Isolation is a terrible thing, a dangerous, dark, destructive thing. Our fear of being shunned and cast out is immense. We’ll do almost anything to avoid it. Cult leaders and other predators take full advantage of our fear, even leading followers to death to satisfy their need for power. These too are communities, but unhealthy ones based in violence and control. The binding ties are not authenticity, but lies and manipulations. Unhealthy communities have a power structure demanding absolute unquestioning compliance and obedience.
A community implies outsiders. Healthy communities can mingle, exchange resources and ideas, and maintain fluid boundaries. Unhealthy communities come from a noncooperative, power-over stance. If you’re not for them, you’re against them. They’re aggressive and violent.
Then there are the outliers: the hermits, the solitary ascetics and mystics, the wandering fools, the lonely elders, and those who are accepted nowhere because of superstition or some physical or mental characteristic. Often, healthy communities assimilate such people in productive ways, but not always. To be alone is to be at risk.

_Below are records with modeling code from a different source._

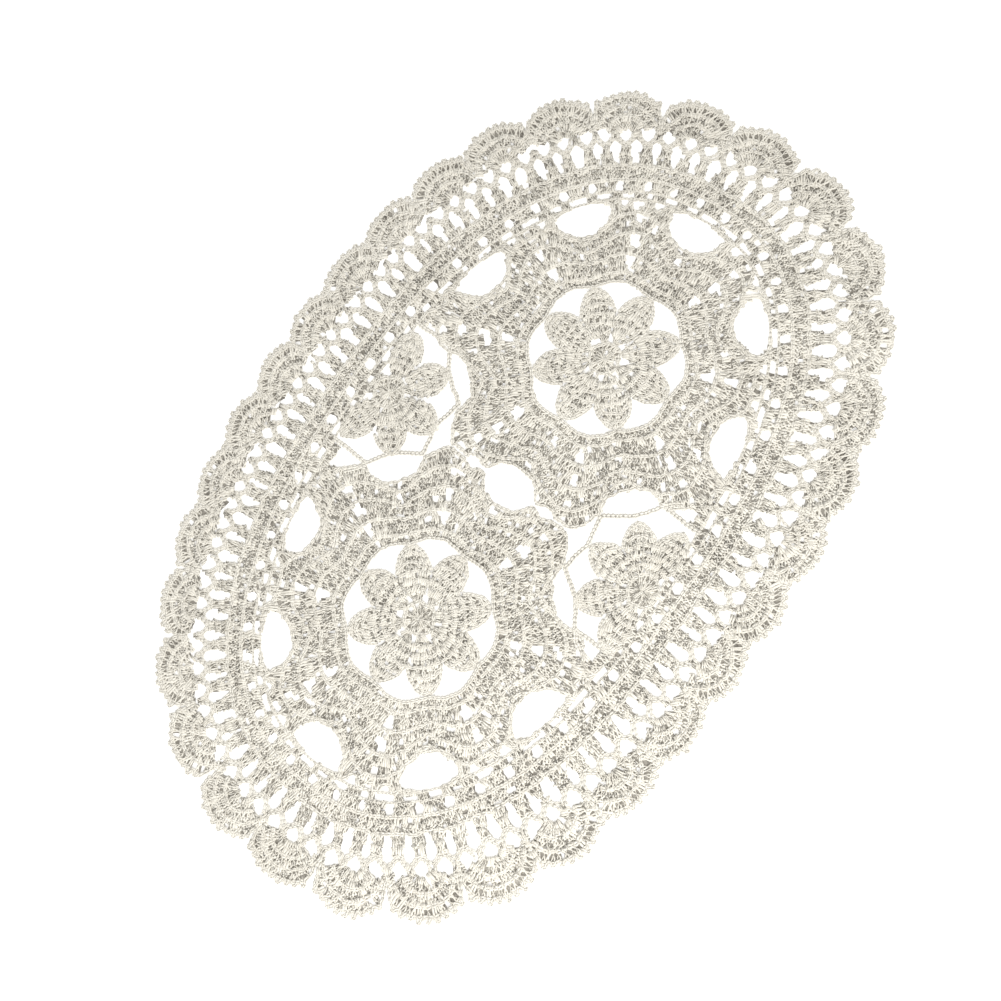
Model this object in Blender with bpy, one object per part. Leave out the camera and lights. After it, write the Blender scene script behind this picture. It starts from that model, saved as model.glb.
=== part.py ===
"""Oval crochet doily: one flat openwork sheet of cotton yarn, lying on a surface.

Two eight-petal medallions stand side by side on the long axis, each inside a star of chevron
rounds.  A small petal motif in a net of chain cords fills each long side, and an oval border
of rounds ends in scallops with a picot edge.  Units are metres, +Z is up and the long axis is
X.  The underside is flat at z = 0, and the origin is its middle.
"""

import bisect
import functools
import math

import bpy
from mathutils.geometry import delaunay_2d_cdt

# Overall size over the picot tips, and the thickness of the fabric.
LENGTH, WIDTH = 0.430, 0.288
GROOVE = 0.0013
GROUND = 0.0016
RIB = 0.0024
DOME = 0.0027

# The hand-worked mat lies a little out of true: waves round the edge, size, lead in degrees.
UNEVEN = (
    (0, 0.0011, 0),
    (1, 0.0028, 149),
    (2, 0.0016, 74),
    (3, 0.0019, 240),
    (4, 0.0021, 202),
)
# Brings the middle of the uneven mat's box back to the origin.
CENTRING = (0.00301, -0.00307)
# The outer rounds run ahead of even spacing by a share of one repeat, more at the +X end.
LEAD, LEAD_AT_END = 0.18, 0.21
LED_ROUNDS = 0.0370

# Border.  A depth is measured inwards from the oval through the picot tips.
BORDER_DEPTH = 0.054
FULLNESS = 2.25
EVEN_DEPTH = 0.030
FRAME_STEPS = 1440
REPEATS = 32
ARCHES_PER_SCALLOP = 3
PICOTS = 9
PICOT_HEIGHT = 0.0014
FAN_DEPTH = 0.0215
FAN_RIB = 0.0110
FAN_RIB_SPREAD = math.radians(48)
FAN_RIB_POINTS = 3
ROUND_RIB_POINTS = 72

# Gap outlines of the border rounds: depth, half width as a share of one stitch repeat.
LADDER_GAP = (
    (0.0360, 0.14),
    (0.0301, 0.27),
    (0.0257, 0.0),
)
ARCH_GAP = (
    (0.0263, 0.0),
    (0.0231, 0.30),
    (0.0198, 0.19),
)
MIDDLE_ARCH_SIZE = 1.2
EYELETS = 56
EYELET_GROUP = 7
SHUT_IN_GROUP = (1, 4)
EYELET_GAP = (
    (0.0510, 0.15),
    (0.0458, 0.18),
)
# Ribs and grooves of the solid rounds: depth, height.
ROUND_RIBS = (
    (0.0379, RIB),
    (0.0411, GROOVE),
    (0.0443, RIB),
)

# Medallions.
MEDALLION_X = 0.077
PETALS = 8
SECTOR = 360 / PETALS
STAR_POWER = 1.4
# Rounds of the star: radius in its valleys, radius at its arms.
STAR_EDGE = (0.0653, 0.0845)
STAR_RIBS = (
    # valley, arm, height, points a sector
    (0.0452, 0.0512, RIB, 4),
    (0.0484, 0.0548, GROOVE, 3),
    (0.0515, 0.0600, RIB, 4),
    (0.0546, 0.0655, GROOVE, 3),
    (0.0578, 0.0712, RIB, 4),
    (0.0606, 0.0762, GROOVE, 3),
)
ARM_GAP = (
    # radius, half width
    (0.0435, 0.0),
    (0.0462, 0.0024),
    (0.0497, 0.0),
)
# The gap between two petals: radius, angle off the middle of the gap.
PETAL_GAP = (
    (0.0230, 0.0),
    (0.0265, 5.6),
    (0.0315, 13.8),
)
ARCH_OVER_GAP = (
    (0.0362, 18.8),
    (0.0385, 8.5),
)
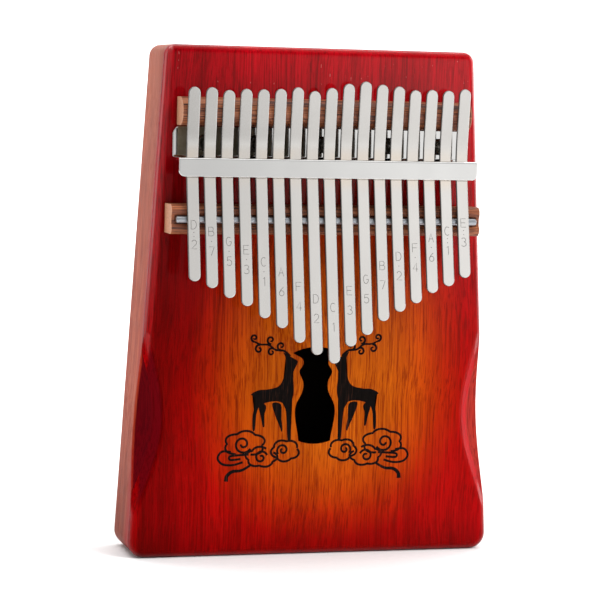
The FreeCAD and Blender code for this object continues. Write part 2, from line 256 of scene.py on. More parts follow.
def sunburst_reach(surface):
    """0 in the amber middle of the burst, 1 where it has turned red."""
    centre_x, centre_z = 5.0, 66.0
    half_wide, low, high = 50.0, 58.0, 84.0
    squareness = 2.4
    across = surface.math("DIVIDE", surface.math("SUBTRACT", surface.x, centre_x), half_wide)
    up = surface.math("SUBTRACT", surface.z, centre_z)
    above = surface.math("DIVIDE", surface.math("MAXIMUM", up, 0.0), high)
    below = surface.math("DIVIDE", surface.math("MINIMUM", up, 0.0), low)
    total = 0.0
    for part in (across, above, below):
        share = surface.math("POWER", surface.math("ABSOLUTE", part), squareness)
        total = surface.math("ADD", share, total)
    return surface.math("POWER", total, 1 / squareness)


def burst_colour(surface, streaks):
    """Amber in the middle, through orange to red, with an edge that the grain makes ragged."""
    reach = sunburst_reach(surface)
    ragged = surface.math("MULTIPLY_ADD", surface.math("SUBTRACT", streaks, 0.5), 0.3, reach)
    burst = surface.ramp(surface.math("DIVIDE", ragged, 1.6), [
        (0.0, srgb(218, 116, 18)),
        (0.3, srgb(216, 108, 16)),
        (0.45, srgb(209, 83, 10)),
        (0.56, srgb(198, 44, 7)),
        (0.66, srgb(189, 12, 7)),
        (0.9, srgb(186, 4, 11)),
    ])
    pinker = surface.mix(0.75, burst, srgb(190, 5, 26))
    return surface.mix(surface.step(surface.z, 60.0, 165.0), burst, pinker)


def rim_darkening_and_painted_shade(surface):
    """Darker red round the rim of the face: painted shade at the left, where less light falls; darker
    towards the foot, a little lighter at the head.
    """
    left = left_side_distance(surface)
    # Painted shade: the face darker towards its left side, deepest below the head.
    darkest = surface.step(surface.z, 120.0, 170.0, 0.42, 0.62)
    painted_left_shade = surface.step(left, 4.0, 32.0, darkest, 1.0)
    # The rounded left edge stays out of the painted shade, so it shows lighter, like a highlight.
    edge_out_of_shade = surface.step(left, 5.0, 1.5)
    painted_left_shade = surface.math("MAXIMUM", painted_left_shade, edge_out_of_shade)
    foot_shade = surface.step(surface.z, 0.0, 18.0, 0.66, 1.0)
    head_shade = surface.step(surface.z, 110.0, 170.0, 0.78, 0.9)
    return surface.product(painted_left_shade, foot_shade, head_shade)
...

In this post we meet Bruno, a predator who threatens a small group of women who are weaving their lives together. We do not see him in the context of any kind of community. He appears as a perpetual outsider, looking in, lusting, wanting, feeding his anger and bitterness. He lurks, waiting for an opportunity to take what he believes is rightfully his.
Weaving Webs
Human beings have a deep need and longing for a place of social belonging. The anguish and fear of being an outsider or an outcast makes us forget that healthy social connection, while essential to us, brings with it conflict and negotiation. Connection with others requires good communication skills and patience, along with the willingness to cooperate, contribute, and take responsibility. The pattern of a healthy community includes friction and tension. The web is sticky. Resilience must be present.
When we’re lonely, all we can feel is terrible emptiness and our hungry eyes are blind to all but the apparent perfection of connection around us, whether it be between romantic partners, within a family, within a church, at work, or elsewhere. Our most beloved television shows and books are about community: Cheers, M*A*S*H, Friends, Grey’s Anatomy, The Magicians, Harry Potter.
One day, while living in a small town in Colorado, I watched a friend and her husband stroll down the street toward me. They were both tall, lean, striking-looking people, casually bohemian. He had an arm slung around her shoulders. Her arm was about his waist. They were laughing and talking together, vaguely disheveled, slightly stoned. It was like being in a rom-com. I’m not normally an envious person, but they were so beautiful together I could have fallen to my knees and wept in my longing for what they apparently had. For a moment I forgot entirely the fact that she had for months believed he was having a workplace affair, only to find out he was in fact a compulsive gambler and bankrupting their business. Not very long after that day they divorced – bitterly. The last I knew he was still gambling and close to homelessness. She had mental health problems.
I was still a romantic in those days. Older and wiser now, as well as much less lonely, I enjoy a great romantic fantasy, but I’m clear it is fantasy. Real community is often not reflected in our media, and we as a culture have an increasing problem with identifying real from false. In fact, the current fashion is to ignore reality altogether in the name of equality and compassion, a trend taking us in disturbing directions which increase inequality and bigotry rather than level the playing field.
Turning Over Stones
Questions:
My strongest community is at work. Where is yours?
What communities have you been cast out of?
How have you compromised your own integrity out of fear of losing community and connection?
What’s your favorite media or creative portrayal of community?